Bibliophobes are just as irrational, too. They refuse to read books that they know might help them because they "don't read." They typify bibliophiles as eggheads, nerds, and people stuck in books. And - perhaps the most irrational behavior of all - they think that they could write a book if they wanted to.
Authors, editors, and publishers are probably the craziest of all because we've invested years of our lives in this craft and we still don't quite know why people buy any particular book. We can talk about platform, credibility, promises, desired states, perceptions, and so on, but the science of book writing and publishing is founded on the shaky sand of the irrational buying process of customers in crowded, busy stores - whether those stores are physical or digital. We're making very well-educated guesses, but guesses nonetheless.
And the fact that we've built are lives on that isn't the crazy bit - most of the important parts of are lives are guided by guesses of one stripe or another. What's crazy about this process is how much we hide the fact that we (individuals) love the chase of it. Those authors chase the dream, even when we know the chances of us hitting any given top list isn't very good. Those editors and publishers get sold on the idea of the book and want that book to be a sleeper hit, even when the analysis says it's going to be average.
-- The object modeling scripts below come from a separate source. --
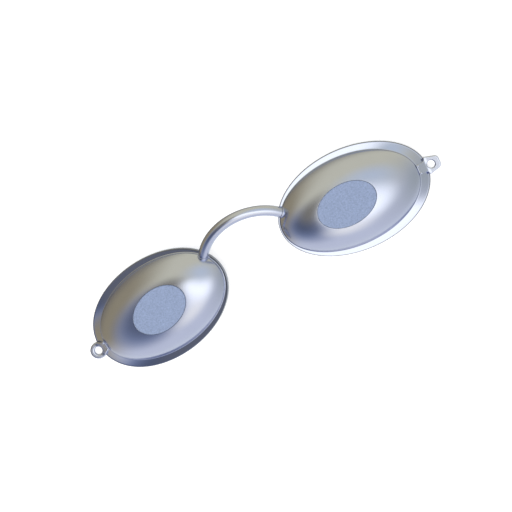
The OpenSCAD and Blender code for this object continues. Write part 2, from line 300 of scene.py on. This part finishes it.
def painted_rim_shade_group():
    """Painted shade, which is 1 inside the flange and falls to Darkest at its edge, from Inner to
    Outer.

    A place is measured along the cup's x and y axes, as shares of the flange's half sizes, and the
    sum of the two squares is 1 on the flange's oval. The distance from the middle plane serves as
    the guard's x, so that the same group does for the left cup, which mirrors the right one.
    """
    group, source, sink = new_group(
        "painted rim shade", {"Inner": 0.955, "Outer": 0.985, "Darkest": 0.42}, ["Shade"])
    where = add(group, "ShaderNodeTexCoord").outputs["Object"]
    parts = add(group, "ShaderNodeSeparateXYZ", Vector=where)
    place = [math_node(group, "ABSOLUTE", parts.outputs["X"]),
             parts.outputs["Y"], parts.outputs["Z"]]
    squares = []
    for axis, half, shift in ((cup_turn[:, 0], flange_a, flange_shift),
                              (cup_turn[:, 1], flange_b, 0.0)):
        along = -float(cup_origin @ axis + shift) / half
        for part, share in zip(place, axis / (half * MM)):
            along = math_node(group, "MULTIPLY_ADD", part, float(share), along)
        squares.append(math_node(group, "MULTIPLY", along, along))
    fall = add(group, "ShaderNodeMapRange", interpolation_type="SMOOTHSTEP",
               Value=math_node(group, "ADD", *squares), From_Min=source.outputs["Inner"],
               From_Max=source.outputs["Outer"], To_Min=1.0, To_Max=source.outputs["Darkest"])
    feed(group, sink.inputs["Shade"], fall.outputs["Result"])
    return group


painted_rim_shade = painted_rim_shade_group()
print("a flange is", round(2 * flange_a, 1), "x", round(2 * flange_b, 1), "mm")

# %% [markdown]
# ### The metals and the frosted face
#
# Every material is one Principled shader. Its colour is what the metal shows where it mirrors plain
# white, and the group's height goes through a Bump node, because the grain is far too fine to be
# modelled. The dome is satin, the flange and the bar are brighter, and the small lugs are tumbled.

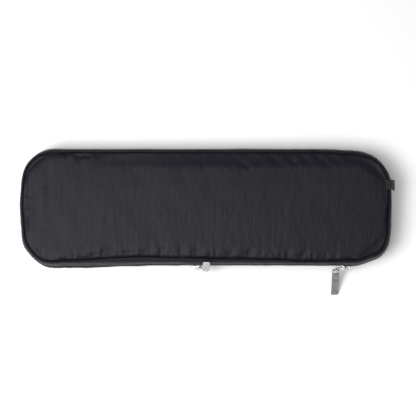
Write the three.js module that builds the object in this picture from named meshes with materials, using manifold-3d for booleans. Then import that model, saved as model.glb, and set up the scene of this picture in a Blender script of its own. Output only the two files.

From a traditional publishing point of view, the publishing process is a business proposition, and, from a corporate view, it's a cold, hard process. Do the analysis, create the P&L, offer to buy the "property", prepare the distribution, and so on. At each point in this process is a secretly crazy person going through the motions to mask that they're not crazy and this particular book is worth the investment.
The more we make a science of the endeavor of publishing, the crazier it becomes. Building an ever harder shell around a gummy bear doesn't dramatically transform the gummy center of the shell.
I appreciate that Todd reinforced the fact that you can't talk about book publishing and leave emotions off the table, for I see many parallels in how we talk about business. Once we acknowledge that it's an emotional process - from the seed of an idea to the purchase of the book to the actual reading experience - we can perhaps look at this whole endeavor with eyes that aren't nearly as crazy.
And Confused About Ebooks
In both Todd's workshop and Janet Goldstein's Publishing Reset, I was a bit surprised about how confused people are about ebooks. I now know why there's so much confusion - we're using the words in dramatically different ways.
If you're from the blogosphere, you probably read 'ebook' and immediately thought about PDF files with text and, maybe, some pretty design. If you're not from that world, you probably read 'ebook' and immediately thought of a digital book that you buy and read on a Kindle, nook, or some other e-reader.
Yes, folks, we use the very same word in two distinct ways, and you have no idea how challenging this is for people teaching about publishing options. To not address the confusion is to leave people unclear about what they can do and how they can do it, and to address the confusion opens a Pandora's box of plans, pathways, devices, and such that can often be counter to your instructional purposes.
Let me unpack that a bit. For sake of clarity - and just for this discussion - I'm going to call the pretty PDFs 'ebooks' and the other type 'kindlebooks'. I recognize that a traditional publisher would slice this in the opposite way, but it's my post so I get to pick. I also recognize that 'kindlebook' will give some e-reader folks the hives, but, after buying a Kindle and being in this industry, I know that you know exactly what I mean; Kindle is to e-reader as iPod is to mp3 players. 'Digital book' will cover both.
The strategies and processes for creating ebooks and kindlebooks share some commonality, but they also diverge considerably. The divergence doesn't just rest in where they'll be sold, either. If you're wanting to create a product that has a lot of tables or worksheets, for instance, you almost exclude the kindlebook pathway since it doesn't do those well. If you want a pretty design, again, you're out of the kindlebook pathway.
On the other hand, if you're wanting to piggyback off Amazon's and Barnes and Noble's established stores, an ebook won't do. You'll have to take that ebook and actually get it laid out as a book or take the text and have it converted into a kindlebook format. (If you're thinking about doing this, talk to Chris O'Byrne - don't do it yourself.)
Each pathway has its advantages and disadvantages, and my point is not to go into depth about it here. I wanted to give enough information for you to see that we're talking about dramatically different strategies, pathways, and technologies. When you're discussing this with creators, it's easy for their minds to go in dramatically different places - and, in this case, those minds going into different places isn't a good thing.
The other way in which we're confused about digital books is that we're still not quite sure how to handle them. How much content needs to go into a digital book to make it a digital book? Is the structure and format of the physical book the right one for digital books? How real are digital books, since they're not quite the fetish item that we're used to?
Until we creators, editors, publishers, and advisors get on the same page about digital books, we're going to continue to talk at odds and be unable to clearly articulate the value we're putting on the table. During this time of disruption, the last thing we need is to continue to both have the us vs. them attitude at the same time that we're ignorant and/or confused about how we can leverage the options available.
Some of the smartest and most influential people in America are both crazy and confused - and we don't know or acknowledge it. Then again, what else is new?